The head represents a young woman crowned with the diadem and covered by veil. Her ideal features are regular and well-proportioned; the soft wavy locks are parted in the middle and rolled up according to the fashion of Classical hair-style. The diadem is decorated with the symmetrical composition of rinceaux patterns; the marble relief imitates a splendid decoration in repoussé of the golden piece. The combination of features, details and style suggest that this is a not an individual portrait of a Roman woman but rather the head of a goddess, most probably Juno, Jupiter’s spouse.

There is a good deal of evidence that the head belonged to a relief figure on the sarcophagus panel. The damaged area on one side of the back of the head specifies its connection to the background, while the shape of the proper right half of the face is somewhat reduced. The foreshortening indicates that this half was less visible, i.e. the head of the figure in high relief was turned to the right. Also the size of the head is in the correspondence with the average height of the relief figures of the Roman Imperial sarcophagi.

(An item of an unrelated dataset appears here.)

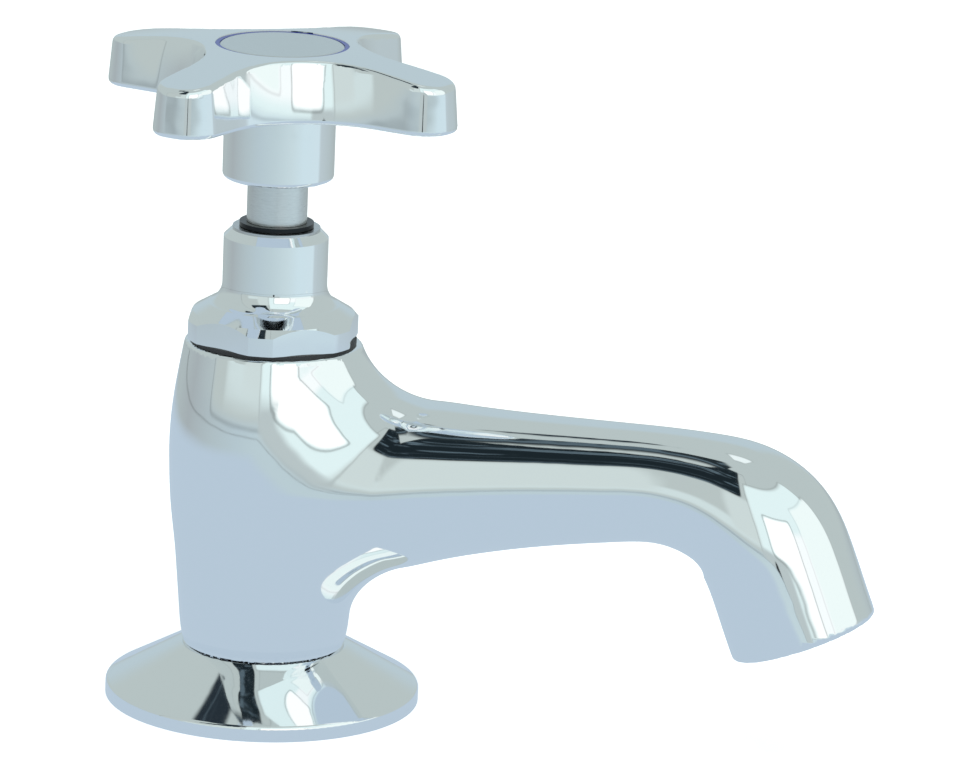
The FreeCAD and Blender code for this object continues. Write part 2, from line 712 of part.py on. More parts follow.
def spindle():
    """Spindle that turns without rising: screw, collar, O-ring grooves, shaft and splined end."""
    collar_top = "ceiling_height - thrust_thickness - running_gap"
    tapped = "handle_screw_radius + tapping_gap"
    tapped_bottom = "well_floor - handle_screw_length - 1"
    clip_middle = "(circlip_bottom + circlip_thickness / 2)"
    clip_width = "(circlip_thickness + 2 * groove_play)"
    shaft = "spindle_radius"
    body = turned("spindle", [
        ("0", "spindle_bottom"),
        ("screw_radius - 0.6", "spindle_bottom"),
        ("screw_radius", "spindle_bottom + 0.6"),
        ("screw_radius", f"{collar_top} - collar_thickness"),
        ("collar_radius", f"{collar_top} - collar_thickness"),
        ("collar_radius", collar_top),
        (shaft, collar_top),
        *groove_corners(shaft, "ring_groove_depth", "lower_ring_height", "ring_groove_width"),
        *groove_corners(shaft, "ring_groove_depth", "upper_ring_height", "ring_groove_width"),
        *groove_corners(shaft, "circlip_groove_depth", clip_middle, clip_width),
        (shaft, "spline_bottom"),
        ("spline_root_radius", "spline_bottom"),
        ("spline_root_radius", "spindle_top"),
        (tapped, "spindle_top"),
        (tapped, tapped_bottom),
        ("0", tapped_bottom),
    ])
    splines(body, "Pad", "spline_bottom - 0.5", "spindle_top - spline_bottom + 0.5", True, "0")
    place(body, angle="arm_turn")
    add_node(body)


def spindle_rings():
    """Washer, circlip and O-rings on the spindle."""
    washer("spindle_washer", "spindle_radius + spindle_gap", "top_washer_radius",
           "tower_top", "tower_top + top_washer_thickness")
    circlip = turned("spindle_circlip", rectangle_corners(
        "spindle_radius - circlip_groove_depth + groove_play", "circlip_radius",
        "circlip_bottom", "circlip_bottom + circlip_thickness"))
    open_ring(circlip, "circlip_bottom", "circlip_thickness", "circlip_radius", "circlip_slot")
    bore = "(spindle_radius + spindle_gap)"
    groove = "(spindle_radius - ring_groove_depth)"
    for name in ("lower", "upper"):
        ring_of_wire(f"{name}_o_ring", f"({bore} + {groove}) / 2",
                     f"({bore} - {groove}) / 2 - ring_squeeze", f"{name}_ring_height")


def open_ring(body, bottom, height, reach, slot):
    """Cut a gap into a flat ring, on its +Y side."""
    sketch = new_sketch(body, "XY_Plane", bottom)
    outline(sketch, [(f"-{slot} / 2", "0"), (f"{slot} / 2", "0"),
                     (f"{slot} / 2", f"{reach} + 1"), (f"-{slot} / 2", f"{reach} + 1")])
    extrusion(body, "Pocket", sketch, height, upward=True)
    add_node(body)


def valve():
    """Hexagonal carrier with its plate, the rubber washer and the screw that holds it."""
    washer_bottom = "seat_height + seat_gap"
    plate_bottom = f"({washer_bottom} + valve_washer_thickness)"
    plate_top = f"{plate_bottom} + plate_thickness"
    hole = "valve_screw_radius + tapping_gap"
    hole_top = f"{washer_bottom} + valve_screw_length + 0.3"
    bore = "screw_radius + screw_gap"
    body = turned("valve_carrier", [
        (hole, plate_bottom),
        ("plate_radius", plate_bottom),
        ("plate_radius", plate_top),
        ("slide_flats / sqrt(3)", plate_top),
        ("slide_flats / sqrt(3)", "carrier_top"),
        (bore, "carrier_top"),
        (bore, "carrier_bore_bottom"),
        ("0", "carrier_bore_bottom"),
        ("0", hole_top),
        (hole, hole_top),
    ])
    hexagonal(body, "slide_flats", plate_top, f"carrier_top - ({plate_top})")
    place(body, angle="bonnet_turn")
    add_node(body)
    washer("valve_washer", hole, "valve_washer_radius", washer_bottom, plate_bottom)
    screw = turned("valve_screw", [
        ("0", f"{washer_bottom} - valve_screw_head"),
        ("valve_screw_head_radius", f"{washer_bottom} - valve_screw_head"),
        ("valve_screw_head_radius", washer_bottom),
        ("valve_screw_radius", washer_bottom),
        ("valve_screw_radius", f"{washer_bottom} + valve_screw_length"),
        ("0", f"{washer_bottom} + valve_screw_length"),
    ])
    sketch = new_sketch(screw, "XY_Plane", f"{washer_bottom} - valve_screw_head")
    outline(sketch, rectangle_corners("-valve_screw_head_radius - 1", "valve_screw_head_radius + 1",
                                      "-screw_slot_width / 2", "screw_slot_width / 2"))
    extrusion(screw, "Pocket", sketch, "valve_screw_head / 2", upward=True)
    add_node(screw)


# ---------------------------------------------------------------- handle

def crown_height(radius):
    """Height of the crowned top at a distance from the axis."""
    sphere = "((arm_reach^2 + tip_drop^2) / (2 * tip_drop))"
    return f"handle_top - {sphere} + sqrt({sphere}^2 - ({radius})^2)"


def handle():
    """Cross handle: a turned disc with boss and crowned top, hollowed between its four arms."""
    sphere = "(arm_reach^2 + tip_drop^2) / (2 * tip_drop)"
    recess = "index_radius + index_gap"
    floor = index_floor()
    shaft_hole = "spindle_radius + spline_gap"
    body = turned("handle", [
        (shaft_hole, "handle_bottom"),
        ("boss_radius - boss_bevel", "handle_bottom"),
        ("boss_radius", "handle_bottom + boss_bevel_height"),
        ("boss_radius", "arm_underside - arm_root_rounding"),
        ("boss_radius + arm_root_rounding", "arm_underside", "arm_root_rounding", "right"),
        ("arm_reach", "tip_underside"),
        ("arm_reach", "handle_top - tip_drop"),
        (recess, crown_height(recess), sphere, "left"),
        (recess, floor),
        ("well_radius", floor),
        ("well_radius", "well_floor"),
        ("handle_screw_hole", "well_floor"),
        ("handle_screw_hole", "spindle_top + 0.2"),
        ("spline_root_radius + spline_gap", "spindle_top + 0.2"),
        ("spline_root_radius + spline_gap", "spline_bottom + spline_gap"),
        (shaft_hole, "spline_bottom + spline_gap"),
    ])
    splines(body, "Pocket", "spline_bottom", "spindle_top - spline_bottom + 0.2", True, "spline_gap")
    hollow_webs(body)
    round_arms(body)
    place(body, angle="arm_turn")
    add_node(body)


def hollow_webs(body):
    """Cut the four hollows between the arms."""
    sketch = new_sketch(body, "XY_Plane", "handle_bottom")
    centre = "(web_reach + web_radius)"
    opening = "(45 - arm_flare)"
    along = f"({centre} - web_radius * sin({opening}))"
    aside = f"(web_radius * cos({opening}))"
    far_along = f"({along} + arm_reach * cos({opening}))"
    far_aside = f"({aside} + arm_reach * sin({opening}))"

    def turned_corner(x, y):
        return f"({x} - {y}) * sqrt(0.5)", f"({x} + {y}) * sqrt(0.5)"

    outline(sketch, [
        turned_corner(far_along, far_aside),
        turned_corner(along, aside),
        (*turned_corner(along, f"-{aside}"), "web_radius", "left"),
        turned_corner(far_along, f"-{far_aside}"),
    ])
    web = extrusion(body, "Pocket", sketch, "handle_top - handle_bottom", upward=True)
    pattern(body, web, "4")


def round_arms(body):
    """Round the arms' upright corners, then the edges of their top and underside."""
    reach = value("arm_reach")

    def is_tip_corner(edge):
        first, last = (vertex.Point for vertex in (edge.Vertexes[0], edge.Vertexes[-1]))
        upright = math.hypot(first.x - last.x, first.y - last.y) < 1e-6 and abs(first.z - last.z) > 1
        return upright and abs(math.hypot(first.x, first.y) - reach) < 1e-6

    def rim_test(height_test):
        def is_rim(edge):
            box = edge.BoundBox
            far = min(math.hypot(vertex.X, vertex.Y) for vertex in edge.Vertexes)
            middle = edge.valueAt((edge.FirstParameter + edge.LastParameter) / 2)
            inner = min(far, math.hypot(middle.x, middle.y))
            return inner > value("web_reach") - 0.5 and height_test(box)
        return is_rim

    fillet(body, "tip_rounding", is_tip_corner)
    fillet(body, "top_rounding", rim_test(lambda box: box.ZMin > value("handle_top - tip_drop") - 0.01))
    fillet(body, "underside_rounding", rim_test(lambda box: box.ZMax < value("arm_underside") + 0.01))


def index_floor():
    return f"{crown_height('index_radius + index_gap')} - index_depth"


def index():
    """Coloured ring and plain disc in the handle's top."""
    top = f"{crown_height('index_radius + index_gap')} - index_drop"
    inner = "index_radius - index_ring_width"
    washer("index_ring", inner, "index_radius", index_floor(), top)
    disc = f"{inner} - index_gap"
    disc_body = turned("index_disc", [
        ("0", index_floor()),
        (disc, index_floor()),
        (disc, f"{top} - 0.1"),
        (f"{disc} - 0.3", f"{top} + 0.05"),
        ("0", f"{top} + 0.05"),
    ])
    add_node(disc_body)


def handle_fasteners():
    """Screw and spring washer that hold the handle on the spindle."""
    head_bottom = "well_floor + spring_washer_thickness"
    screw = turned("handle_screw", [
        ("0", "well_floor - handle_screw_length"),
        ("handle_screw_radius", "well_floor - handle_screw_length"),
        ("handle_screw_radius", head_bottom),
        ("handle_screw_head_radius", head_bottom),
        ("handle_screw_head_radius", f"{head_bottom} + handle_screw_head"),
        ("0", f"{head_bottom} + handle_screw_head"),
    ])
    slot_across(screw, f"{head_bottom} + handle_screw_head", "screw_slot_width", "screw_slot_depth",
                "handle_screw_head_radius + 1")
    add_node(screw)
    spring = turned("handle_screw_washer", rectangle_corners(
        "handle_screw_hole", "spring_washer_radius", "well_floor", head_bottom))
    open_ring(spring, "well_floor", "spring_washer_thickness", "spring_washer_radius",
              "spring_washer_slot")


# ---------------------------------------------------------------- whole tap

def build():
    fill_sheet()
    tap_body()
    base_flange()
    inlet_tail()
    deck_fixings()
    bonnet()
    spindle()
    spindle_rings()
    valve()
    handle()
    index()
    handle_fasteners()
    document.recompute()


def check():
    """Stop where an object failed or a sub-part has no valid shape."""
    for thing in document.Objects:
        if "Invalid" in thing.State or "Error" in thing.State:
            raise RuntimeError(f"{thing.Name} failed: {thing.State}")
    for node in nodes:
        if node.Shape.isNull() or not node.Shape.isValid():
            raise RuntimeError(f"{node.Label} has no valid shape")


def export():
    os.makedirs("parts", exist_ok=True)
    for node in nodes:
        node.Shape.exportStep(f"parts/{node.Label}.step")
        print(node.Label, len(node.Shape.Solids), round(node.Shape.Volume, 1))


build()
check()
export()
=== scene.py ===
"""Cross handle tap: chrome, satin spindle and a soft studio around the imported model.

Everything is worked out in millimetres in the tap's own frame, with +Z up and the spout along +X,
and turned into metres when a mesh or an object is made.
"""

import json
import math

import bpy
import numpy as np
from mathutils import Matrix, Vector


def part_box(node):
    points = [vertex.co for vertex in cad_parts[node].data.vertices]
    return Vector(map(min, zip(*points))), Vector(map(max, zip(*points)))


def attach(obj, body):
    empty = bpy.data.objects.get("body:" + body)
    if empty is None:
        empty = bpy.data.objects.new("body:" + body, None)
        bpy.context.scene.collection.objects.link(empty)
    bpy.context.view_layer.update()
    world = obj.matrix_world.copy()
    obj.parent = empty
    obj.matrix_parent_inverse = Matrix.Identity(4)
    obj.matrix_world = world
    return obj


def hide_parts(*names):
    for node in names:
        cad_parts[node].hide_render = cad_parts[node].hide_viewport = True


MM = 0.001

# Camera
CAMERA_TURN = 18.0  # degrees from -Y towards +X
CAMERA_DISTANCE = 900.0  # level distance from the tap's axis
CAMERA_HEIGHT = 290.0
CAMERA_ROLL = -2.37  # degrees
AIM_SIDEWAYS = 32.9  # place looked at, to the right of the axis
AIM_HEIGHT = 52.3
FOCAL_PIXELS = 5895.0  # focal length in the photograph's pixels
FRAME_WIDTH = 960.0
SENSOR_WIDTH = 36.0
NEAREST_SEEN = 50.0

# Body: barrel, as heights with the radius there
BARREL = ((9.2, 12.9), (11.3, 13.3), (14.0, 13.6), (18.0, 13.95), (27.0, 14.8),
          (41.0, 15.88), (50.0, 15.25), (56.8, 14.15), (60.0, 13.6))
FOOT_HEIGHT, FOOT_RADIUS = BARREL[0]  # lower edge, just over the flange
SPIGOT_RADIUS = 11.1  # narrow end that goes down into the flange
SPIGOT_BOTTOM = 3.0
SPIGOT_ROOT = 1.0  # how far it reaches up into the barrel
RIM_HEIGHT = 58.5
RIM_ROUNDING = 0.5  # edge around the body's top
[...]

In choosing the appropriate subjects for these monuments, the Roman sculptors followed a few specific types, with major division on the mythological and biographical subjects. The battle and clemency scenes, sacrifices, scenes from private life, and marriage among them, related to the life of the deceased. An accepted thing for the marriage representation would be that the groom and the bride with portrayal features, shown joining of hands, dextrarum iunctio, appear in the company of the Roman deities, Juno, Venus, cupids, Hymenaeus, and allegorical figures. Juno, married only once to Jupiter, was a major patroness of the family, women and their children, symbolizing the harmony of the union and family life. Her figure is often placed between the groom and the bride as she is pronuba, an attendant of the bride; most commonly, her face is turned to the latter, and her arms are placed across their shoulders.